What to look for: A line for "security system installation" or "camera system" in the capital improvements schedule, amortized over multiple years and included in the CAM pool.
Why it matters: Many leases exclude capital improvements from CAM, or allow only amortized capital costs tied to energy efficiency improvements. A new surveillance system is a capital addition, not an operating cost. Its inclusion in amortized CAM requires specific lease language permitting it.
What to look for: A utility charge — electricity, gas, water — that appears proportionally large relative to the building's occupancy rate. If the center is 60% occupied but utilities are billed as if fully occupied, something is off.
Why it matters: Some leases include a "gross-up" provision allowing the landlord to increase certain variable costs to a 90–95% occupancy equivalent. If your lease has no gross-up clause, charging you for vacant space utilities is an error. If it does have a gross-up clause, verify the gross-up calculation is applied only to the permitted expense categories.

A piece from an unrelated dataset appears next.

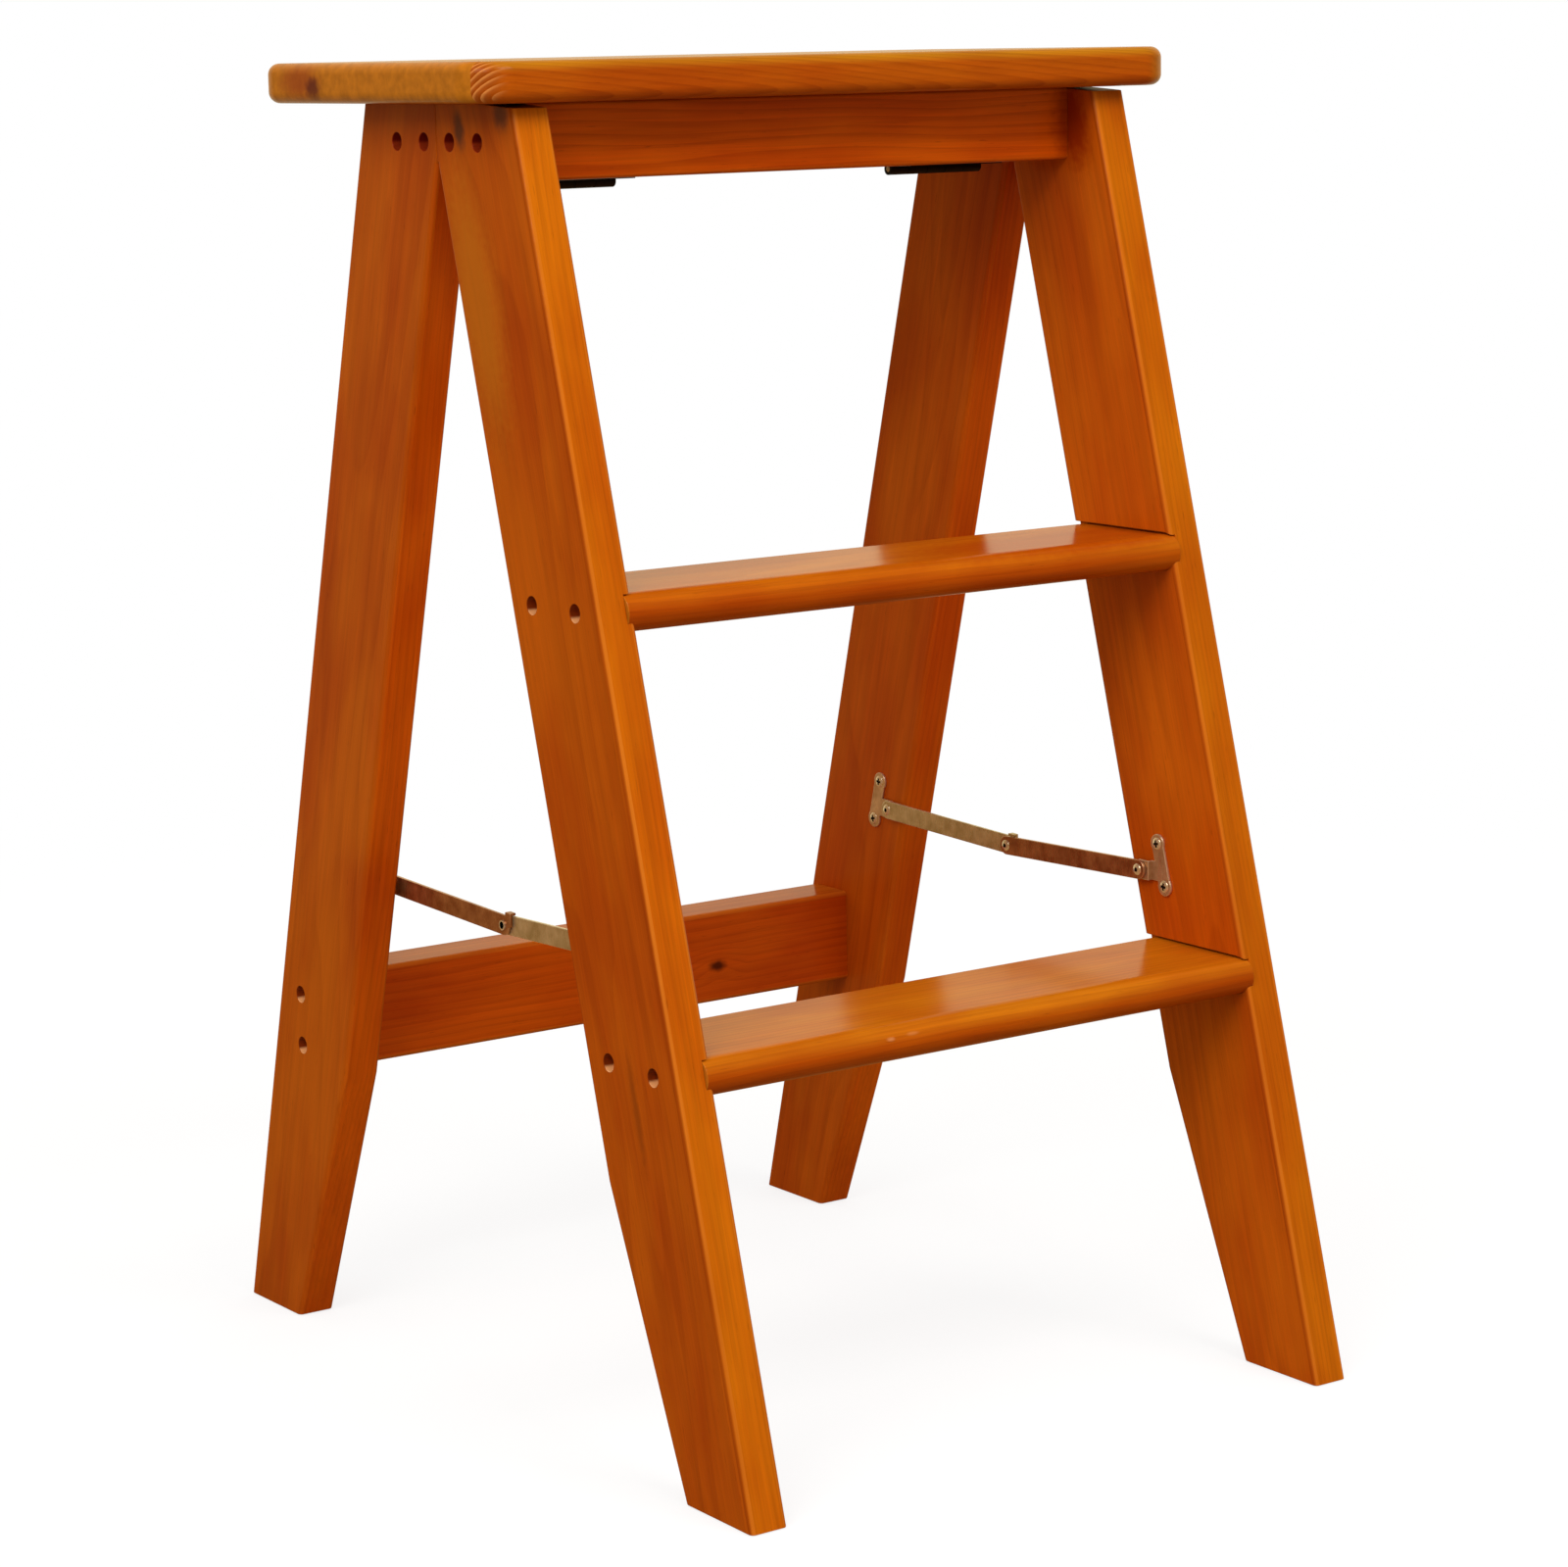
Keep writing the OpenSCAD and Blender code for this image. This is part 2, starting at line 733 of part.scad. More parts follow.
// The rear pivot's rivet is fast in the rear link and stops short of the bracket's tab,
// because this pivot is the one at which the linkage is opened.
module rear_pivot_rivet(side) {
    color(zinc)
        on_leg(side, rear)
            rivet(rear_link_offset, rear_link_offset + link_thickness, false);
}

// Put a shape at the middle rivet, with +X into the stool from the leg's inner face.
module at_middle_rivet(side) {
    translate([side * inner_half_width, 0, stay_middle_z])
        mirror([side == right ? 1 : 0, 0, 0])
            children();
}

module middle_rivet(side) {
    color(zinc)
        at_middle_rivet(side) rivet(rear_link_offset, link_stack_offset, true);
}

// Links: flat strips with round ends, drawn from the middle rivet along +Y.
module link_shape() {
    circle(d = link_width);
    translate([0, -link_width / 2]) square([link_length, link_width]);
    translate([link_length, 0]) circle(d = link_width);
}

module front_link(side) {
    color(zinc)
        at_middle_rivet(side)
            mirror([0, 1, 0])
                rotate([link_tilt, 0, 0])
                    difference() {
                        plate(link_thickness, front_link_offset) link_shape();
                        plate(3 * link_thickness, front_link_offset - link_thickness) {
                            circle(d = rivet_diameter + 2 * snug);
                            translate([link_length, 0])
                                circle(d = rivet_diameter + 2 * rivet_running_clearance);
                        }
                    }
}

// The rear link has an ear past the middle rivet. Its tab is bent over the front link's
// top edge, where it stops the stay from sagging further.
module rear_link(side) {
    stop_low = link_width / 2 + stop_tab_start * tan(2 * link_tilt) + plate_gap
               + stop_tab_length * tan(2 * link_tilt);
    ear_length = stop_tab_start + stop_tab_length;
    color(zinc)
        at_middle_rivet(side)
            rotate([link_tilt, 0, 0])
                difference() {
                    union() {
                        plate(link_thickness, rear_link_offset) {
                            link_shape();
                            translate([-ear_length, 0])
                                square([stop_tab_length, stop_low + stop_tab_thickness]);
                            translate([-ear_length, 0]) square([ear_length, link_width / 2]);
                        }
                        plate(link_stack_offset - rear_link_offset, rear_link_offset)
                            translate([-ear_length, stop_low])
                                square([stop_tab_length, stop_tab_thickness]);
                    }
                    plate(3 * link_thickness, rear_link_offset - link_thickness) {
                        circle(d = rivet_diameter + 2 * rivet_running_clearance);
                        translate([link_length, 0]) circle(d = rivet_diameter + 2 * snug);
                    }
                }
}

seat_board();
front_rail();
front_leg(left);  // front_leg_left
front_leg(right);  // front_leg_right
tread(upper_tread_top);  // upper_tread
tread(lower_tread_top);  // lower_tread
rear_rail();
rear_leg(left);  // rear_leg_left
rear_leg(right);  // rear_leg_right
rear_stretcher();
seat_screws();
assembly_screws(rail_screw_places(front));  // front_rail_screws
assembly_screws(tread_screw_places(upper_tread_middle));  // upper_tread_screws
assembly_screws(tread_screw_places(lower_tread_middle));  // lower_tread_screws
assembly_screws(rail_screw_places(rear));  // rear_rail_screws
assembly_screws(stretcher_screw_places);  // stretcher_screws
hinge_leaf(left, front);  // front_hinge_leaf_left
hinge_leaf(right, front);  // front_hinge_leaf_right
hinge_leaf(left, rear);  // rear_hinge_leaf_left
hinge_leaf(right, rear);  // rear_hinge_leaf_right
hinge_pins();
hinge_screws(front);  // front_hinge_screws
hinge_screws(rear);  // rear_hinge_screws
stay_bracket(left, front);  // front_stay_bracket_left
stay_bracket(right, front);  // front_stay_bracket_right
stay_bracket(left, rear);  // rear_stay_bracket_left
stay_bracket(right, rear);  // rear_stay_bracket_right
bracket_screws(front);  // front_bracket_screws
bracket_screws(rear);  // rear_bracket_screws
front_pivot_rivets();
front_link(left);  // front_link_left
front_link(right);  // front_link_right
rear_link(left);  // rear_link_left
rear_link(right);  // rear_link_right
middle_rivet(left);  // middle_rivet_left
middle_rivet(right);  // middle_rivet_right
rear_pivot_rivet(left);  // rear_pivot_rivet_left
rear_pivot_rivet(right);  // rear_pivot_rivet_right
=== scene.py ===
# Folding step stool in lacquered pine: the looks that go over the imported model.
# Two leaning frames of pine boards meet under a seat board. Steel hinges and folding stays
# join them. Everything is in metres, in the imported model's own frame.
import math

import bmesh
import bpy
from mathutils import Euler, Matrix, Vector


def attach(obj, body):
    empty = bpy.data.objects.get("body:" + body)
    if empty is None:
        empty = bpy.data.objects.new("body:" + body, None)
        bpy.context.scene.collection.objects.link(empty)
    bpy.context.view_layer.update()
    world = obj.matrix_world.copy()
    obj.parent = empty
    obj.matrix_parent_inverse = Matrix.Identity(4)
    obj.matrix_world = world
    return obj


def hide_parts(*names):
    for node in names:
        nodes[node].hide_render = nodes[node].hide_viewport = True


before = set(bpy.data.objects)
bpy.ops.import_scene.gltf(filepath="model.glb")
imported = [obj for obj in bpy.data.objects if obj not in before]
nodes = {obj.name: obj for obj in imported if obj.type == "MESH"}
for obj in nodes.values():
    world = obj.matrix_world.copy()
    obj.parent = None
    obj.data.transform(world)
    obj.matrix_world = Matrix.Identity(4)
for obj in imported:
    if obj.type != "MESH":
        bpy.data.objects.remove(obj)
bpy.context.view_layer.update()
MM = 0.001

# Seat board
# A pine board 19 mm thick, cut to length, with its corners rounded in plan and its edges
# run over with a router. It is stained honey cherry and sprayed with satin-gloss lacquer.


def linear(hex_colour):
    """An sRGB hex colour as the linear RGBA that Blender's sockets take."""
    channels = [int(hex_colour[i:i + 2], 16) / 255 for i in (1, 3, 5)]
    return [c / 12.92 if c <= 0.04045 else ((c + 0.055) / 1.055) ** 2.4 for c in channels] + [1]


def cleared_tree(owner):
    """The node tree of a new material or room, without its first nodes."""
    owner.use_nodes = True
    owner.node_tree.nodes.clear()
    return owner.node_tree


def link(tree, source, socket):
    """Link a node's first output in use, or an output, to a socket."""
    if isinstance(source, bpy.types.Node):
        source = next(output for output in source.outputs if output.enabled)
    tree.links.new(source, socket)


def add_node(tree, kind, sockets=(), **settings):
    """Add a node. Each socket gets a value, or a link where the value is a node or an output."""
    made = tree.nodes.new(kind)
    for name, value in settings.items():
        setattr(made, name, value)
    for socket, value in dict(sockets).items():
        if isinstance(value, (bpy.types.Node, bpy.types.NodeSocket)):
            link(tree, value, made.inputs[socket])
        else:
            made.inputs[socket].default_value = value
    return made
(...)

What to look for: A line for "insurance deductible" or "loss recovery" appearing in the insurance section of CAM.
Why it matters: Insurance deductibles are losses, not operating costs. Most NNN leases include insurance premiums as passable CAM but exclude deductibles and self-insured retentions. Billing the deductible from a property claim as a CAM operating expense is a pattern CAMAudit flags consistently.

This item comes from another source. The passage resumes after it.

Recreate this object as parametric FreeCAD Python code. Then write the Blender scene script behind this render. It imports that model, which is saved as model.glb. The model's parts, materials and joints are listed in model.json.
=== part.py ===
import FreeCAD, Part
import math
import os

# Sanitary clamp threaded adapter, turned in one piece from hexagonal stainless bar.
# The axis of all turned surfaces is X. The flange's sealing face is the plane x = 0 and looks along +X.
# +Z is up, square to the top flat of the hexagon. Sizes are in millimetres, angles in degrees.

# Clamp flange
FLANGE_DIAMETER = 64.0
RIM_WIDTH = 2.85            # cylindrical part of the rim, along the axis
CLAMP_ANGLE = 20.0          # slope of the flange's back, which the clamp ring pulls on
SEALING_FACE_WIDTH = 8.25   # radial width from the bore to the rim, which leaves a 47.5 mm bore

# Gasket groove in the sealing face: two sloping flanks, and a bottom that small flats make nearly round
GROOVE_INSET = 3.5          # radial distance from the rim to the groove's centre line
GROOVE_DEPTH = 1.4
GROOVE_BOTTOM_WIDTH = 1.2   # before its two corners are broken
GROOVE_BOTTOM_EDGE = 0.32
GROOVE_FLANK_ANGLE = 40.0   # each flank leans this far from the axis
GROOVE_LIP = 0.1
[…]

What to look for: A pro-rata percentage with no supporting documentation, or a denominator that differs from the total building square footage stated in your lease without explanation.
Why it matters: Your pro-rata share is only correct if the denominator is correct. If an anchor tenant (often 50,000–150,000 sq ft) holds a CAM exclusion, their square footage must be removed from the denominator. Without seeing the denominator composition, you can't verify whether their space was excluded.

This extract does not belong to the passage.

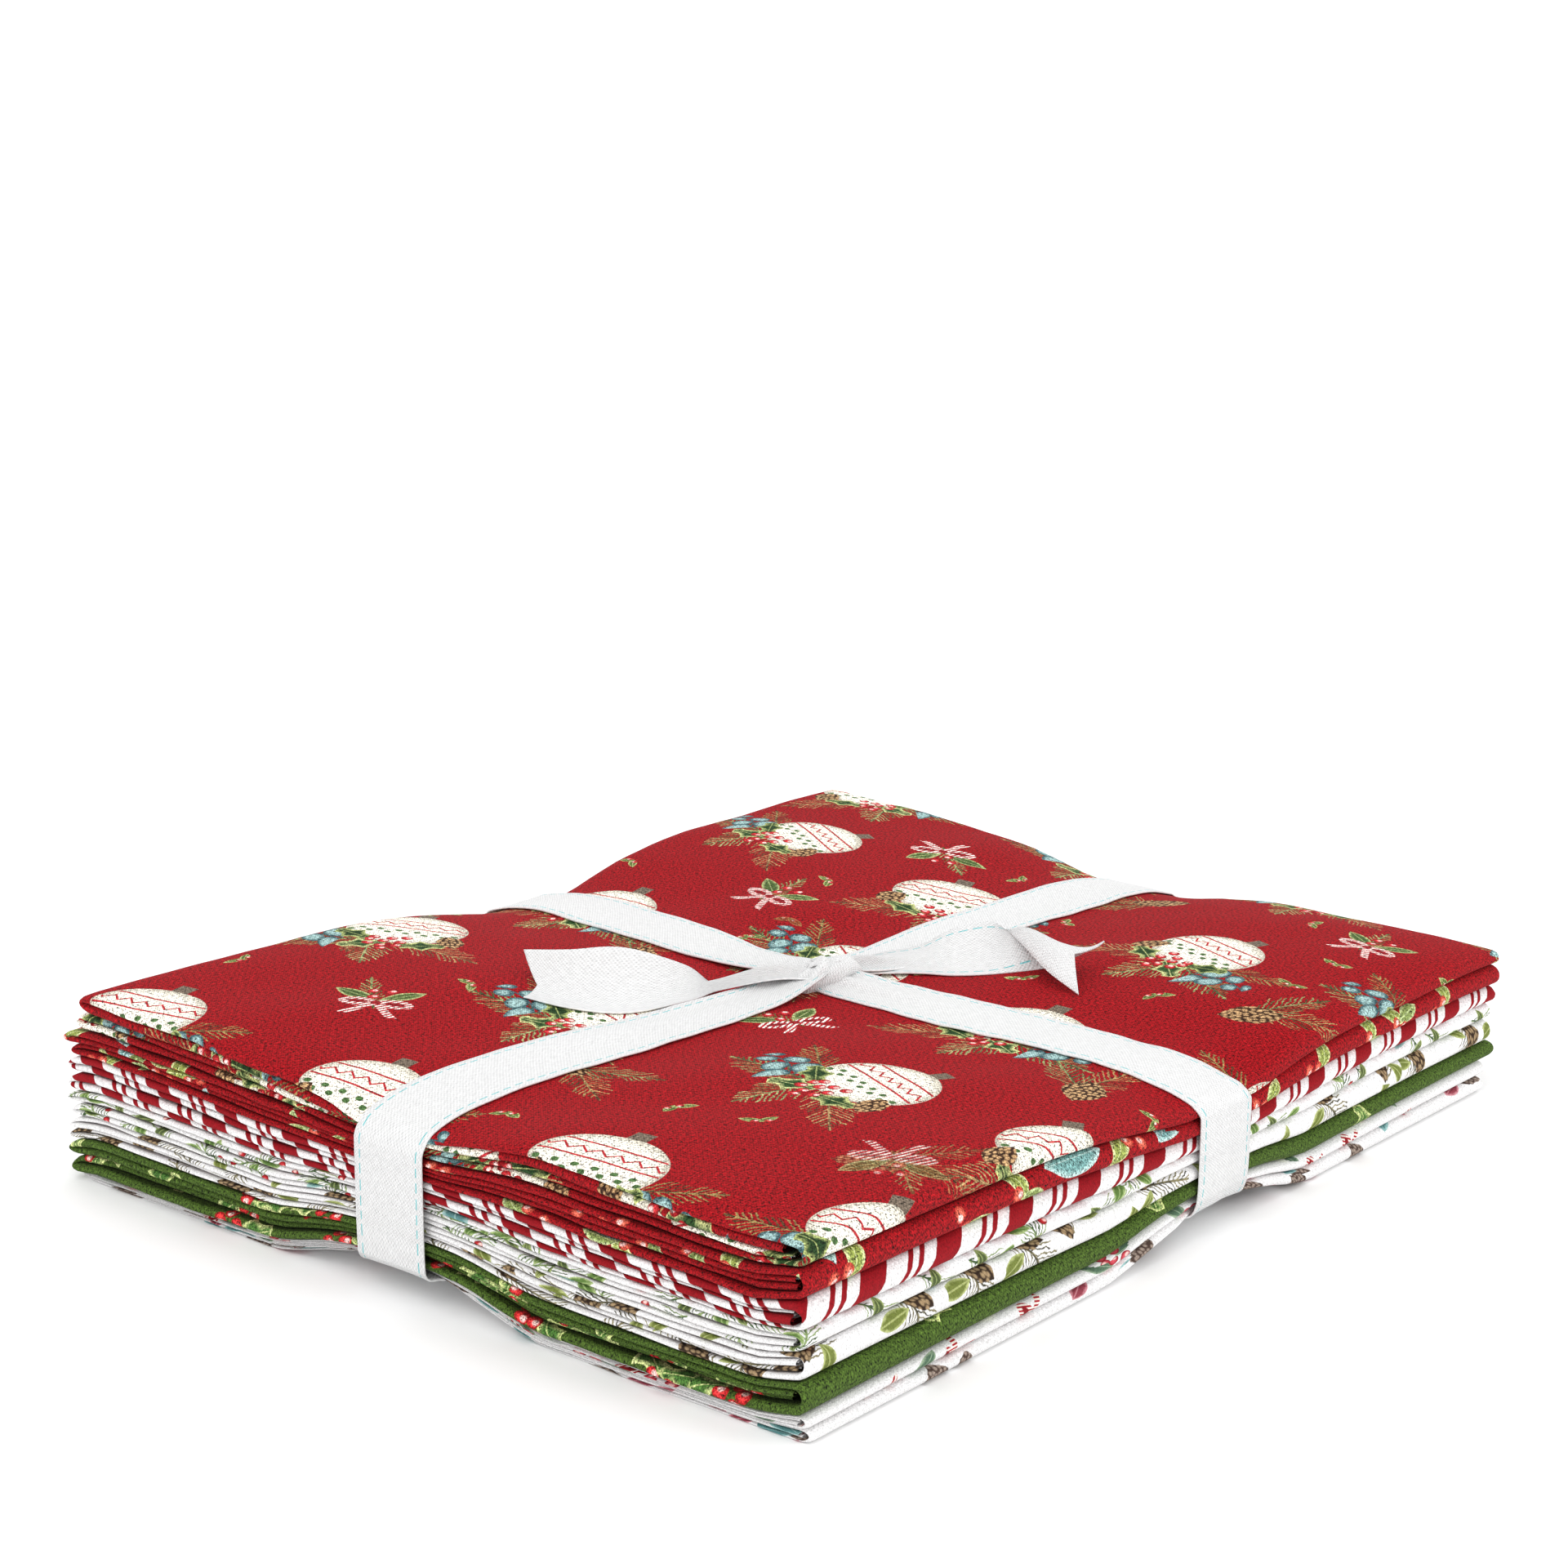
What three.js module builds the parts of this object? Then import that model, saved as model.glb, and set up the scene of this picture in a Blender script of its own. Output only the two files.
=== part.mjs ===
// A bundle of eight folded one-yard cuts of quilting cotton, tied both ways with a woven tape.
//
// Millimetres, +Z up. The origin is the middle of the underside. X runs along the passes of each
// cut, Y runs along its folds. Everything is first built as a straight parcel, with its underside
// at z = 0, and settle() then moves each vertex to where the tied cloth lies: thinner at one
// corner, drawn in under the tape and arched where the tape lifts the lowest cut.

import * as THREE from "three";

// Driving sizes of the straight parcel
const HALF_X = 115;
const HALF_Y = 142;
const PASS = 0.98; // one pass is a strip of four cloth layers
const PASS_GAP = 0.3; // air between the passes of a cut
const CUT_HEIGHT = 4 * PASS + 3 * PASS_GAP;
const CUT_COUNT = 8;
const STACK = CUT_HEIGHT * CUT_COUNT;
const AIR = 0.34; // air left between neighbouring pieces

// Tape
const TAPE_WIDTH = 21;
const TAPE = 1.0;
const TAPE_NECK = 0.5; // share of the width left where the tape enters the knot
const NECK_END = 9.3; // where an arm of the tape ends, from the middle of the knot
const BRIDGE = 2.4; // rise of the tape off the cloth at the knot
const END_CLEAR = 1.3; // the lengthwise wrap stands this far off the folded edges
const KNOT = { halfX: 8.2, halfY: 7.7, halfZ: 3.6, lift: 4.2, around: 12, down: 8 };
const TAIL = { length: 76, notch: 8, full: 0.45, lengthwise: 12, across: 4 };
const BEND_STEPS = 4; // facets of a turn of the tape or a fold of the cloth
const WRAP_STEPS = 5; // facets round the outside of a cut's fat edge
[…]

Verification step: Request the denominator schedule. It should list each tenant, their RSF, and whether they're included or excluded from the CAM pool.
What to look for: Total CAM expenses increasing more than 10% compared to the prior year's reconciliation without any explanatory note.
Why it matters: While there's no universal rule requiring CAM increases to stay below 10%, a jump of that magnitude typically traces to one of a few causes: a large capital project passed through as operating expense, a new management fee calculation methodology, or a change in the denominator that inflated your share percentage. Each cause has a different lease implication.
What to look for: Compare the denominator in the reconciliation to the total building square footage in your lease. If they're roughly equal, and you know the property has a major anchor (a grocery store, a big-box retailer, or a fitness anchor), their RSF may be in the denominator when it shouldn't be.
Why it matters: This is one of the most common sources of systematic overcharging in strip mall and community center leases. If the anchor pays no CAM, including their 80,000 sq ft in the denominator makes every other tenant's share look smaller than it should be — by the anchor's proportionate share. That fraction gets added back to remaining tenants.
What to look for: Calculate the year-over-year increase in controllable expenses and compare it to your lease's controllable expense cap (often 5–7% annually, cumulative or non-cumulative).
Why it matters: CAM caps are contractual limits, not suggestions. If your lease has a 5% cumulative controllable expense cap and controllable expenses grew 8% this year, the billed amount exceeds what the lease permits. The excess is an overcharge regardless of whether actual costs went up legitimately.
What to look for: A "legal" or "professional services" line in the CAM schedule. Any amount here should be connected to property-specific legal work (zoning issues, easement disputes, utility negotiations) — not landlord entity litigation, lease enforcement actions against other tenants, or acquisition-related legal fees.
Why it matters: Most NNN leases specifically exclude costs the landlord incurs to enforce leases against tenants from the CAM pool. Legal fees for landlord entity matters (corporate litigation, acquisition counsel) are clearly non-property costs. If you see a legal line, ask for a description of what the fees covered.
Finding one or more of these patterns doesn't automatically mean you have an overcharge claim — it means you have a verification item that needs to be matched against your specific lease language. The lease controls.
The most efficient path: upload your reconciliation and lease to CAMAudit. The tool cross-references line items against your lease provisions and calculates the maximum allowable charge for each fee type, so you know within minutes which items are worth a formal dispute and which are within lease limits.
Do all 12 patterns apply to every lease type?
No. Which patterns are relevant depends on your lease's specific language. A lease with no controllable expense cap won't have a cap violation. A lease that permits deductible pass-through won't generate an insurance deductible error. The patterns are starting points for verification, not automatic disqualifications.
How do I know if I have an anchor exclusion affecting my denominator?
Request the center's CAM denominator documentation from your landlord. Also review your own lease — it sometimes contains an exhibit showing the "common area denominator" or references to anchor tenants who are excluded. If you can't find it, ask the landlord directly which tenants are excluded from the CAM pool.
What's the practical difference between a management fee cap and an administrative fee?
It depends on your lease definition. If the lease says the management fee "includes all costs of managing and administering the property," then an administrative fee is a duplicate charge. If the lease defines management fee narrowly as on-site personnel only, a separate administrative fee for bookkeeping might be allowed. Read the definition exactly as written.
Can I request the general ledger to verify double-billing?
Yes. Most NNN leases include an audit right that allows you to inspect the landlord's books and records for the operating year. The general ledger is the primary source document for verifying whether a cost appears in more than one category.
Is a year-over-year CAM increase automatically a violation?
No. Many leases don't cap how much CAM can increase — they cap only the controllable expense component. A 12% increase driven entirely by property tax reassessment may be fully within lease terms. The key is identifying what drove the increase and checking whether that specific category has a limit.
What's the time limit for disputing a CAM reconciliation?
Check your lease for the audit right window. Most leases allow 60–180 days from receipt of the reconciliation to initiate an audit. Some allow up to 12 months. If you miss the window, you may lose the right to dispute that year's charges. Start the verification process as soon as the reconciliation arrives.